FEMINISM has done hella cool shit, as we all know, but it has also created certain problems. The most egregious of these is incorrect use of plural pronouns.*
It has become socially acceptable to use 'they,' 'them,' and 'their' in reference to a hypothetical individual, or an individual of unspecified gender. You might hear, for example, If someone needs assistance they can call this number. The problem, of course, is that 'someone' is singular. It's so freaking singular it has the word 'one' right in it. A 'one' can't be a 'they.'
*Just kidding. Criminalization of gender is the actual most egregious.
APPARENTLY there was a time when masculine pronouns were used by default in such ambiguous situations. This was before lefty synagogues purged words like 'lord,' 'king' and 'father' from the liturgy, before 'flight attendant' trumped 'stewardess,' before 'chairman' became 'chair.' It was a time of darkness and ignorance.
Now we live under the great illumination of equality, and it is good. But political correctness is often an enemy of elegant language. I have never been able to get myself to say 'African American.' It's so cumbersome. Seven times more syllables than 'black.'
For a while the correct thing, pronoun-wise, was 'he or she' or 'he/she.' But yeeek. Talk about inelegant. At least 'they' is one word, without a technocratic slash. Human beings are reasonable creatures; we prefer to speak efficiently. So I find it perfectly understandable that we've collectively turned to the soothing semi-solution 'they.'
BUT AS Jess Day so aptly put it on last night's New Girl, Grammar is important. She said so after noting that Cece's phrase 'my ex-boyfriend and his best friend who I made out with' ought to be 'with whom I made out.' (Cece was not pleased upon correction. It's hard out here for grammarbitches.)

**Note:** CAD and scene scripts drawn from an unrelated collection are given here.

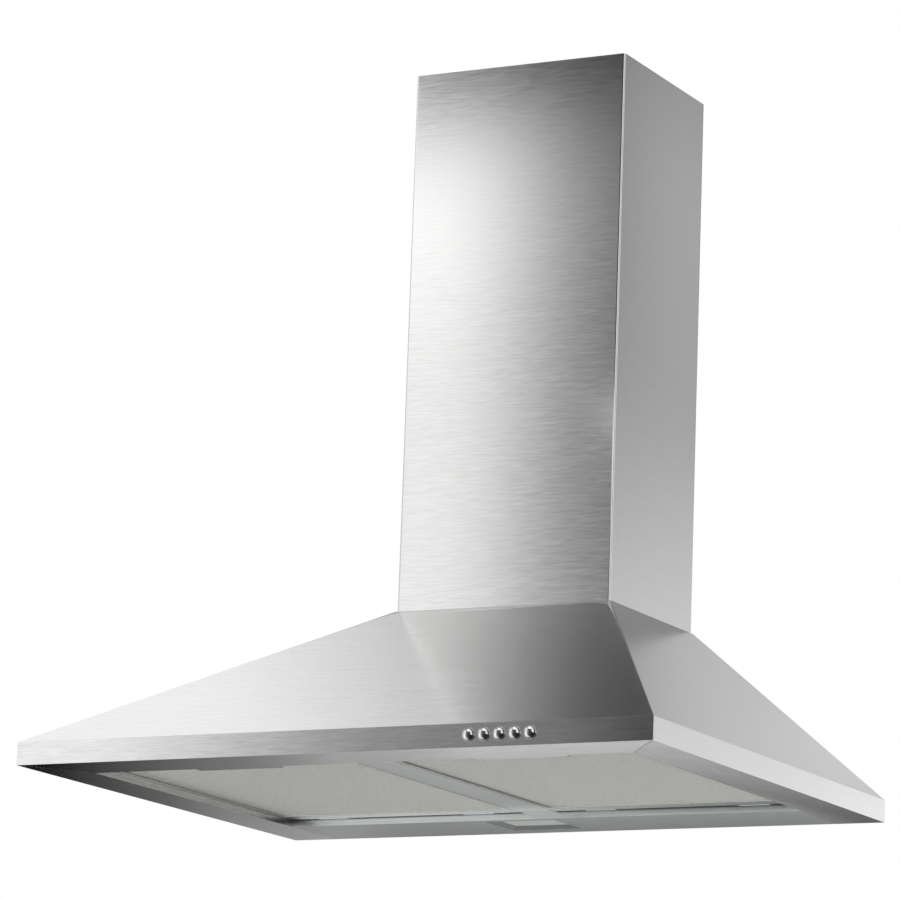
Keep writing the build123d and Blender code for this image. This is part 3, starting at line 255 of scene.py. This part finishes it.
floor_z = -5.5
floor_reach = 40.0
form = bmesh.new()
bmesh.ops.create_grid(form, x_segments=1, y_segments=1, size=floor_reach,
                      matrix=Matrix.Translation((0, 0, floor_z)))
floor_mesh = bpy.data.meshes.new("floor")
form.to_mesh(floor_mesh)
form.free()
floor = bpy.data.objects.new("floor", floor_mesh)
scene.collection.objects.link(floor)
floor_paint = bpy.data.materials.new("floor_paint")
floor_paint.use_nodes = True
floor_shader = floor_paint.node_tree.nodes["Principled BSDF"]
floor_shader.inputs["Base Color"].default_value = (0.86, 0.86, 0.86, 1)
floor_shader.inputs["Roughness"].default_value = 0.8
floor_mesh.materials.append(floor_paint)


# ---- Canopy and chimney covers ----
# Sheets of 0.8 mm stainless steel, folded and welded, then brushed so that a fine grain runs level round
# the outside. Under the lip the grain follows each folded flange up to its mitre.
def finish(name):
    """An empty material, ready for its nodes."""
    material = bpy.data.materials.new(name)
    material.use_nodes = True
    material.node_tree.nodes.clear()
    return material


def surface(tree, values, relief, strength, depth=0.0002):
    """The shader, with its relief, as the material's output."""
    bump = wire(tree, "ShaderNodeBump", {"Strength": strength, "Distance": depth, "Height": relief})
    shader = wire(tree, "ShaderNodeBsdfPrincipled", {**values, "Normal": bump.outputs["Normal"]})
    wire(tree, "ShaderNodeOutputMaterial", {"Surface": shader.outputs[0]})


def coordinates(tree, kind):
    return wire(tree, "ShaderNodeTexCoord").outputs[kind]


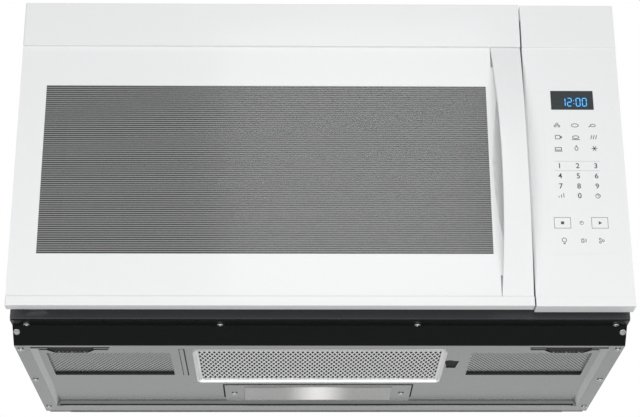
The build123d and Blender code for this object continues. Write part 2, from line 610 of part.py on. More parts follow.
# ================================================================ oven cavity
ow = oven_wall
guide_y0, guide_y1 = oven_cy - 50, oven_cy + 50
guide_z0, guide_z1 = oven_z1 - 132, oven_z1 - 32
mouth = 12.0
bulb_y = y_frame + 64.55
with BuildPart() as oven_cavity:
    block(oven_x0 - ow, oven_x1 + ow, y_frame, oven_back + ow, oven_low - ow, oven_z1 + ow)
    block(oven_x0, oven_x1, y_frame, oven_back, oven_low, oven_z1, Mode.SUBTRACT)
    tube_z(oven_low - ow, oven_low, oven_cx, oven_cy, 7, Mode.SUBTRACT)
    block(oven_x1, oven_x1 + ow, guide_y0 + mouth, guide_y1 - mouth, guide_z0 + mouth, guide_z1 - mouth,
          Mode.SUBTRACT)
    with BuildSketch(Plane.YZ.offset(oven_x1)):
        with Locations((bulb_y, oven_z1 - 40)):
            with GridLocations(12, 12, 5, 3):
                Rectangle(7, 7)
        with Locations((oven_cy + 110, oven_z1 - 40)):
            with GridLocations(12, 12, 3, 3):
                Rectangle(7, 7)
    extrude(amount=ow, mode=Mode.SUBTRACT)
oven_cavity.part.label = "oven_cavity"

with BuildPart() as guide_cover:
    block(oven_x1 - 0.8, oven_x1, guide_y0 + 4, guide_y1 - 4, guide_z0 + 4, guide_z1 - 4)
guide_cover.part.label = "guide_cover"

guide_x0 = oven_x1 + ow
guide_x1 = guide_x0 + 32
mag_z = (guide_z0 + guide_z1) / 2
with BuildPart() as wave_guide:
    block(guide_x0, guide_x1, guide_y0, guide_y1, guide_z0, guide_z1)
    block(guide_x0 + 1, guide_x1 - 1, guide_y0 + 1, guide_y1 - 1, guide_z0 + 1, guide_z1 - 1, Mode.SUBTRACT)
    block(guide_x0, guide_x0 + 1, guide_y0 + mouth, guide_y1 - mouth, guide_z0 + mouth, guide_z1 - mouth,
          Mode.SUBTRACT)
    tube_x(guide_x1 - 1, guide_x1, oven_cy, mag_z, 12, Mode.SUBTRACT)
wave_guide.part.label = "wave_guide"

with BuildPart() as magnetron:
    block(guide_x1, guide_x1 + 3, oven_cy - 42, oven_cy + 42, mag_z - 42, mag_z + 42)
    block(guide_x1 + 3, guide_x1 + 66, oven_cy - 42, oven_cy - 40.5, mag_z - 42, mag_z + 42)
    block(guide_x1 + 3, guide_x1 + 66, oven_cy + 40.5, oven_cy + 42, mag_z - 42, mag_z + 42)
    block(guide_x1 + 66, guide_x1 + 68, oven_cy - 42, oven_cy + 42, mag_z - 42, mag_z + 42)
    bar_x(guide_x1 + 3, guide_x1 + 66, oven_cy, mag_z, 20, 8)
    tube_x(guide_x1 - 16, guide_x1, oven_cy, mag_z, 7.5)
    for i in range(7):
        fx = guide_x1 + 14 + i * 7.5
        block(fx, fx + 0.8, oven_cy - 40.5, oven_cy + 40.5, mag_z - 40, mag_z + 40)
    block(guide_x1 + 68, guide_x1 + 100, oven_cy - 28, oven_cy + 28, mag_z - 24, mag_z + 24)
magnetron.part.label = "magnetron"

deck_top = deck_z + sheet
tr_x0, tr_x1 = guide_x0 + 28, guide_x0 + 128
tr_y0, tr_y1 = oven_cy - 8, oven_cy + 70
with BuildPart() as power_transformer:
    block(tr_x0, tr_x1, tr_y0, tr_y1, deck_top, deck_top + 3)
    block(tr_x0 + 10, tr_x1 - 10, tr_y0 + 8, tr_y1 - 8, deck_top + 3, deck_top + 76)
    block(tr_x0 + 22, tr_x1 - 22, tr_y0 - 6, tr_y1 + 6, deck_top + 14, deck_top + 38)
    block(tr_x0 + 22, tr_x1 - 22, tr_y0 - 4, tr_y1 + 4, deck_top + 42, deck_top + 64)
power_transformer.part.label = "power_transformer"

cap_x, cap_y = guide_x0 + 130, oven_cy - 60
with BuildPart() as hv_capacitor:
    tube_z(deck_top, deck_top + 90, cap_x, cap_y, 24)
    block(cap_x - 5, cap_x - 2, cap_y - 8, cap_y + 8, deck_top + 90, deck_top + 100)
    block(cap_x + 2, cap_x + 5, cap_y - 8, cap_y + 8, deck_top + 90, deck_top + 100)
    block(cap_x - 34, cap_x - 22, cap_y - 6, cap_y + 6, deck_top, deck_top + 20)
hv_capacitor.part.label = "hv_capacitor"

# cooling fan on a shroud behind the magnetron
fan_x = (guide_x1 + side_x) / 2 - 16
fan_z = mag_z
shroud_y = oven_cy + 92
with BuildPart() as fan_shroud:
    block(guide_x0, side_x - sheet, shroud_y, shroud_y + sheet, deck_top, fan_z + 62)
    tube_y(shroud_y, shroud_y + sheet, fan_x, fan_z, fan_r + 4, Mode.SUBTRACT)
    block(guide_x0, side_x - sheet, shroud_y - 12, shroud_y, deck_top, deck_top + sheet)
    for s in (-1, 1):
        block(fan_x + s * 54 - 4, fan_x + s * 54 + 4, shroud_y + sheet, shroud_y + 38, fan_z - 5, fan_z + 5)
    block(fan_x - 58, fan_x + 58, shroud_y + 36, shroud_y + 38, fan_z - 8, fan_z + 8)
    tube_y(shroud_y + 36, shroud_y + 38, fan_x, fan_z, 3, Mode.SUBTRACT)
fan_shroud.part.label = "fan_shroud"

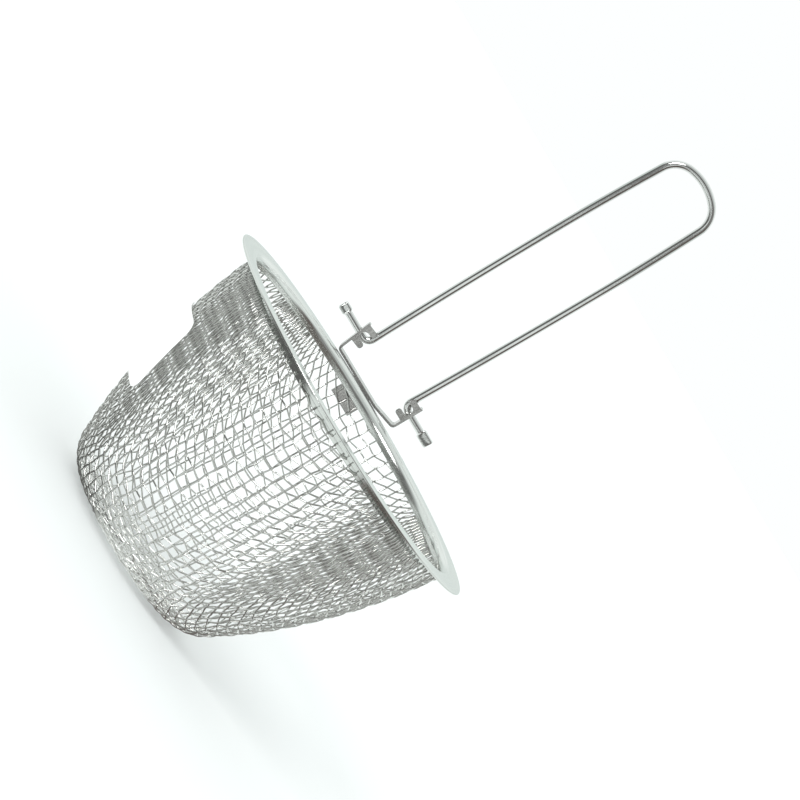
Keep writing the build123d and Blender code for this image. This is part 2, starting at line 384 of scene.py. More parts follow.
def smooth_noise(index, seed):
    """Random values at the crossings, blended between them by a smoothstep along each wire."""
    count = len(index)
    crossings = count // STEPS_PER_PITCH + 3
    values = np.random.RandomState(seed).normal(size=(crossings, crossings))
    place = (index - index[0]) / STEPS_PER_PITCH
    low = place.astype(int)
    part = ease(place - low)
    rows = values[low] * (1 - part)[:, None] + values[low + 1] * part[:, None]
    return rows[:, low] * (1 - part) + rows[:, low + 1] * part


net_index, net_along, net_angle = whole_net()
net_angle = net_angle + CLOTH_TURN
slip_up = np.clip(smooth_noise(net_index, SLIP_SEED), -SLIP_LIMIT, SLIP_LIMIT) * SLIP
slip_round = np.clip(smooth_noise(net_index, SLIP_SEED + 1), -SLIP_LIMIT, SLIP_LIMIT) * SLIP
open_radius = np.maximum(on_profile(np.nan_to_num(net_along))[0], FLAT_MIDDLE)
net_along = np.abs(net_along + slip_up)
net_angle = net_angle + slip_round / open_radius
print("net samples:", net_along.shape)

# %% [markdown]
# ## The wires
#
# Each wire is a round tube through its crossings. In plain weave it passes over one wire and under
# the next, so its middle line swings half a wire's thickness to each side of the middle surface,
# as a cosine. A curve object with a bevel would do it too, but arrays keep one mesh of a known
# size for each set of wires. Every tube is cut at the cloth's edge, and its end is closed.

# %% Wire tubes
TUBE_SIDES = 6
VISIBLE_WIRE = 0.54 * MM      # wires pressed into each other where they cross
CRIMP = WIRE - VISIBLE_WIRE / 2
OUT_OF_REACH = 9.0            # a distance, in metres, for places that the net does not cover


def wire_set(name, along, angle, over):
    """All wires of one direction as tubes: rows of the arrays are wires, columns run along them.

    The middle line is the surface point plus the surface normal times over, which swings from
    plus to minus half a wire. A ring of points stands square to the line at every sample.
    """
    crossing_rows = np.arange(along.shape[0])[(net_index % STEPS_PER_PITCH) == 0]
    along, angle, over = along[crossing_rows], angle[crossing_rows], over[crossing_rows]
    inside = np.nan_to_num(along, nan=OUT_OF_REACH) <= CLOTH_EDGE
    # the first sample past the edge is drawn back to it, so that every wire ends on the cut
    for direction in (1, -1):
        near_in = np.roll(inside, direction, axis=1)
        near_along, near_angle = (np.roll(a, direction, axis=1) for a in (along, angle))
        last = ~inside & near_in & np.isfinite(along)
        part = np.where(last, (CLOTH_EDGE - near_along) / (along - near_along), 0)
        swing = np.mod(angle - near_angle + pi, 2 * pi) - pi
        along = np.where(last, CLOTH_EDGE, along)
        angle = np.where(last, near_angle + part * swing, angle)
        inside = inside | last
    kept = inside.sum(axis=1) > 3
    along, angle, over, inside = along[kept], angle[kept], over[kept], inside[kept]
    safe_along = np.where(inside, along, 0)
    safe_angle = np.where(inside, angle, 0)
    points, radius, slope_r, slope_z = surface_points(safe_along, safe_angle)
    normal = np.stack([slope_z * np.cos(safe_angle), slope_z * np.sin(safe_angle), -slope_r], -1)
    line = points + normal * over[..., None]
    ahead = np.where(np.roll(inside, -1, 1)[..., None], np.roll(line, -1, 1), line)
    behind = np.where(np.roll(inside, 1, 1)[..., None], np.roll(line, 1, 1), line)
    tangent = ahead - behind
    tangent /= np.maximum(np.linalg.norm(tangent, axis=-1, keepdims=True), 1e-9)
    side = np.cross(tangent, normal)
    side /= np.maximum(np.linalg.norm(side, axis=-1, keepdims=True), 1e-9)
    lift = np.cross(side, tangent)
    turn = np.arange(TUBE_SIDES) * 2 * pi / TUBE_SIDES
    ring = (lift[..., None, :] * np.cos(turn)[:, None] + side[..., None, :] * np.sin(turn)[:, None])
    rings = sprung(line)[..., None, :] + ring * (VISIBLE_WIRE / 2)
    # number the rings that are kept, then join each to the next one on the same wire
    number = np.full(inside.shape, -1)
    number[inside] = np.arange(inside.sum())
    row, column = np.nonzero(inside[:, :-1] & inside[:, 1:])
    first, second = number[row, column], number[row, column + 1]
    s = np.arange(TUBE_SIDES)
    t = (s + 1) % TUBE_SIDES
    quads = np.stack([
        first[:, None] * TUBE_SIDES + s, second[:, None] * TUBE_SIDES + s,
        second[:, None] * TUBE_SIDES + t, first[:, None] * TUBE_SIDES + t,
    ], axis=-1).reshape(-1, 4)
    u = (column[:, None] + np.zeros(TUBE_SIDES)) / STEPS_PER_PITCH + row[:, None] * 7.3
    v = s[None, :] / TUBE_SIDES + np.zeros_like(u)
    du, dv = 1 / STEPS_PER_PITCH, 1 / TUBE_SIDES
    uv = np.stack([np.stack([u, v], -1), np.stack([u + du, v], -1),
                   np.stack([u + du, v + dv], -1), np.stack([u, v + dv], -1)], axis=2)
    starts = number[inside & ~np.roll(inside, 1, 1)]
    ends = number[inside & ~np.roll(inside, -1, 1)]
    caps = [k * TUBE_SIDES + s for k in starts] + [k * TUBE_SIDES + s[::-1] for k in ends]
    piece = add_piece(name, rings[inside].reshape(-1, 3), quads, uv.reshape(-1, 2), caps)
    print(name, "wires:", len(along), "faces:", len(quads) + len(caps))
    return piece


crimp = np.cos(net_index * pi / STEPS_PER_PITCH)
parity = np.where(np.mod(np.round(net_index / STEPS_PER_PITCH), 2) == 0, 1.0, -1.0)
over_wires = CRIMP * parity[:, None] * crimp[None, :]
warp = wire_set("cloth_warp_wires", net_along, net_angle, over_wires)
weft = wire_set("cloth_weft_wires", net_along.T, net_angle.T, -over_wires)
for piece in (warp, weft):
    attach(piece, "basket")
    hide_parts("wire_basket")

# %% [markdown]
# ## The rim ring
#
# The ring is one strip of sheet: a flat flange with a rounded outer edge, a tight fold, and a short
# collar that stands inside the cloth. A lathe-like sweep of its section makes every face smooth,
# so reflections run round the ring without the small flats of a tessellated CAD face.

# %% Rim ring
RIM_STEPS = 360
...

Grammar is important. When we lose language standards we lose a lot. I can't prove why. Just trust me on this.
So do I advocate return to patriarchal pronoun use? No, no. Instead, I offer you this simple trick: pluralize the whole sentence. When you need to refer to an ambiguous person, make it ambiguous people.
Instead of this:
When a person is angry, he/she/they become(s) irrational.
When people are angry, they become irrational.
Pronoun and referent agree! Beautiful.
This works almost every time. You'll be surprised. And if you really have to stay in the singular, go ahead and pick a gender. If a feminist comes after you I'll punch them.